>>>>

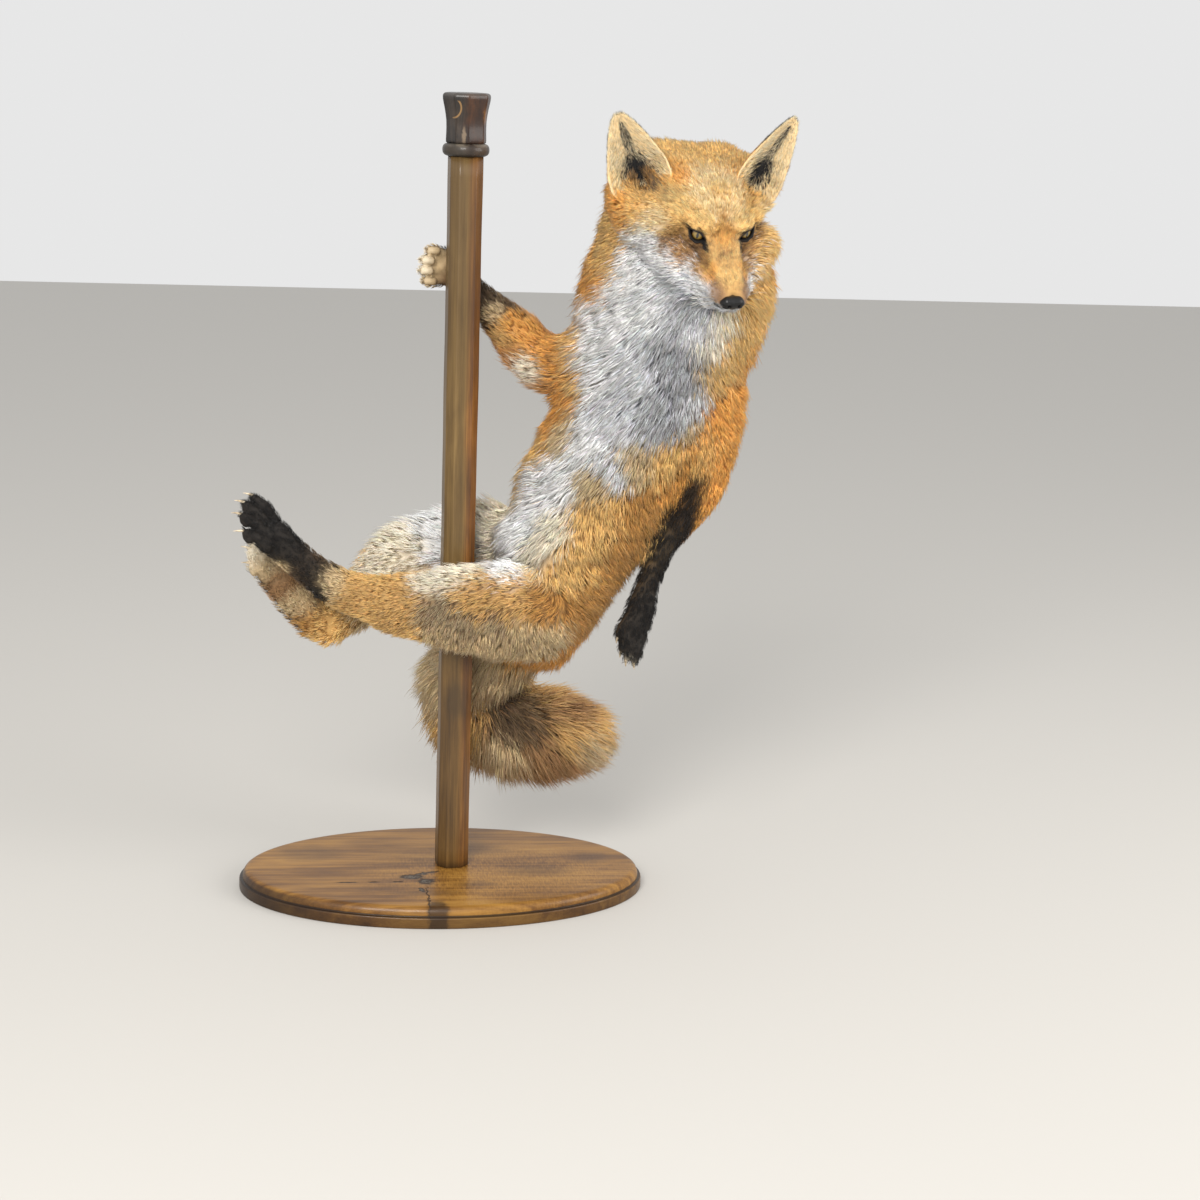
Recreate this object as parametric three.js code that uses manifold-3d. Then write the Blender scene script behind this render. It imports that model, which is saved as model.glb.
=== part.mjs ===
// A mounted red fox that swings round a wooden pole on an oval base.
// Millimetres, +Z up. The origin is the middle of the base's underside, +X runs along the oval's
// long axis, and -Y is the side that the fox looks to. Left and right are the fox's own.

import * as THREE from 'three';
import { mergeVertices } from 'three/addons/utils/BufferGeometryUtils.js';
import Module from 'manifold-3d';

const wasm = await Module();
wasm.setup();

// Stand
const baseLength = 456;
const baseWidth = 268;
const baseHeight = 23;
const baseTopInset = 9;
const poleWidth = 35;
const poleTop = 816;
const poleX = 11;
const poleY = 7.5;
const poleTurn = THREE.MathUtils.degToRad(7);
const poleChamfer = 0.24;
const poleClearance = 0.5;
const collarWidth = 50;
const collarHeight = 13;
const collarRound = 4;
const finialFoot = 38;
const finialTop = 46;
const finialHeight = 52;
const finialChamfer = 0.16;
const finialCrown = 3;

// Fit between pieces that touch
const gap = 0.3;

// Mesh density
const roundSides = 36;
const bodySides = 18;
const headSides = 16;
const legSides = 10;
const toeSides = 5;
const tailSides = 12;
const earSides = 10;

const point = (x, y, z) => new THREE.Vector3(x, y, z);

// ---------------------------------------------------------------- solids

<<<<

> **Challenge**:
Repeat the material in full, exactly as it stands.

> **Result of this exercise**:
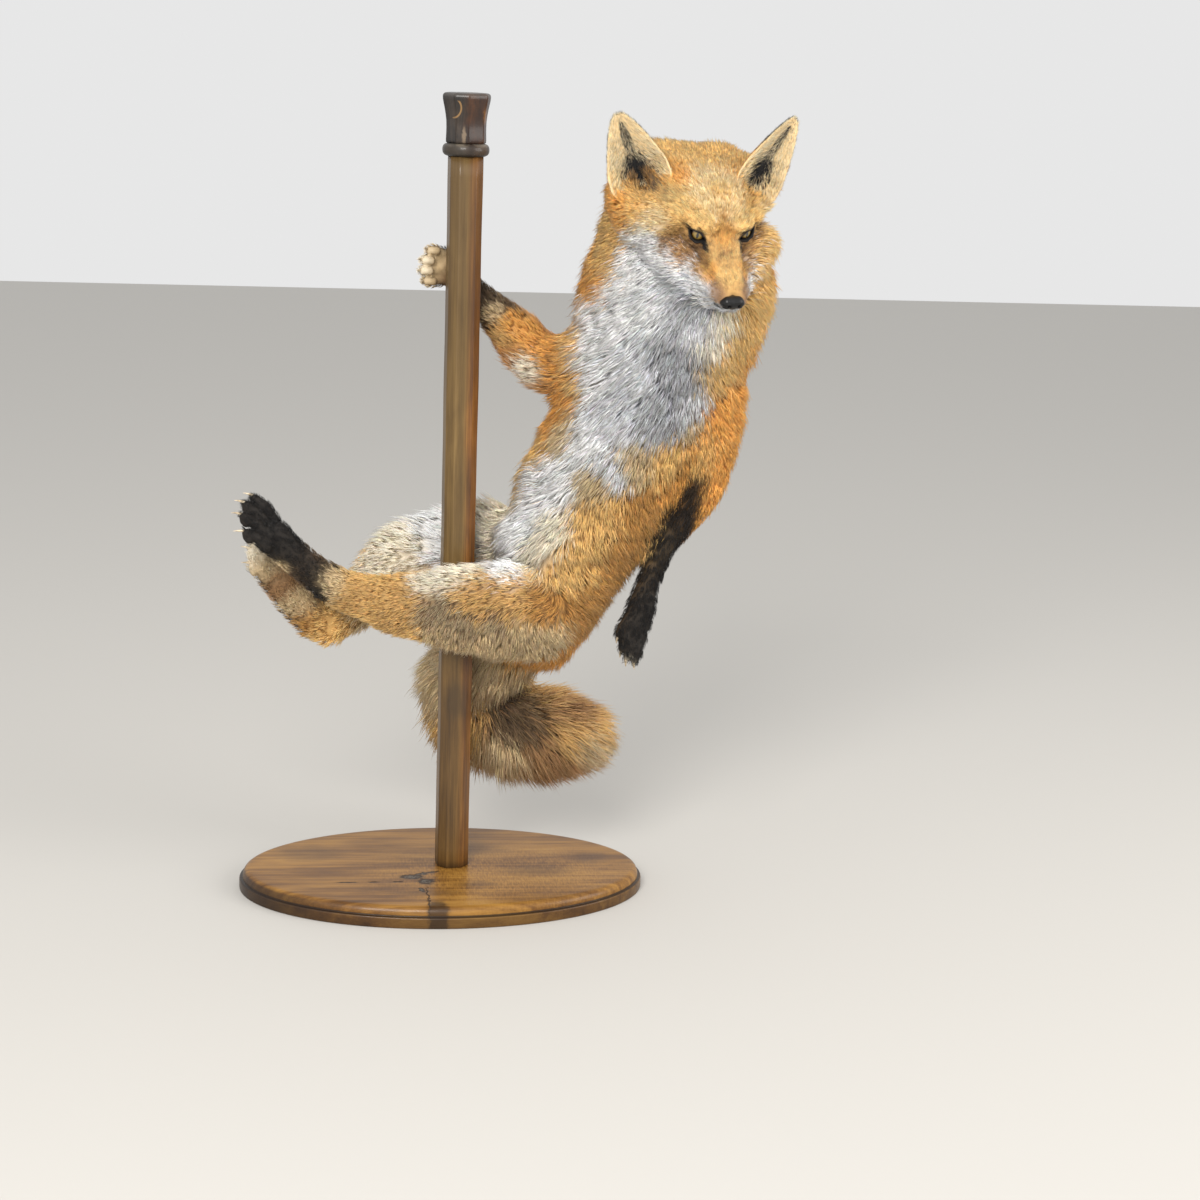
Recreate this object as parametric three.js code that uses manifold-3d. Then write the Blender scene script behind this render. It imports that model, which is saved as model.glb.
=== part.mjs ===
// A mounted red fox that swings round a wooden pole on an oval base.
// Millimetres, +Z up. The origin is the middle of the base's underside, +X runs along the oval's
// long axis, and -Y is the side that the fox looks to. Left and right are the fox's own.

import * as THREE from 'three';
import { mergeVertices } from 'three/addons/utils/BufferGeometryUtils.js';
import Module from 'manifold-3d';

const wasm = await Module();
wasm.setup();

// Stand
const baseLength = 456;
const baseWidth = 268;
const baseHeight = 23;
const baseTopInset = 9;
const poleWidth = 35;
const poleTop = 816;
const poleX = 11;
const poleY = 7.5;
const poleTurn = THREE.MathUtils.degToRad(7);
const poleChamfer = 0.24;
const poleClearance = 0.5;
const collarWidth = 50;
const collarHeight = 13;
const collarRound = 4;
const finialFoot = 38;
const finialTop = 46;
const finialHeight = 52;
const finialChamfer = 0.16;
const finialCrown = 3;

// Fit between pieces that touch
const gap = 0.3;

// Mesh density
const roundSides = 36;
const bodySides = 18;
const headSides = 16;
const legSides = 10;
const toeSides = 5;
const tailSides = 12;
const earSides = 10;

const point = (x, y, z) => new THREE.Vector3(x, y, z);

// ---------------------------------------------------------------- solids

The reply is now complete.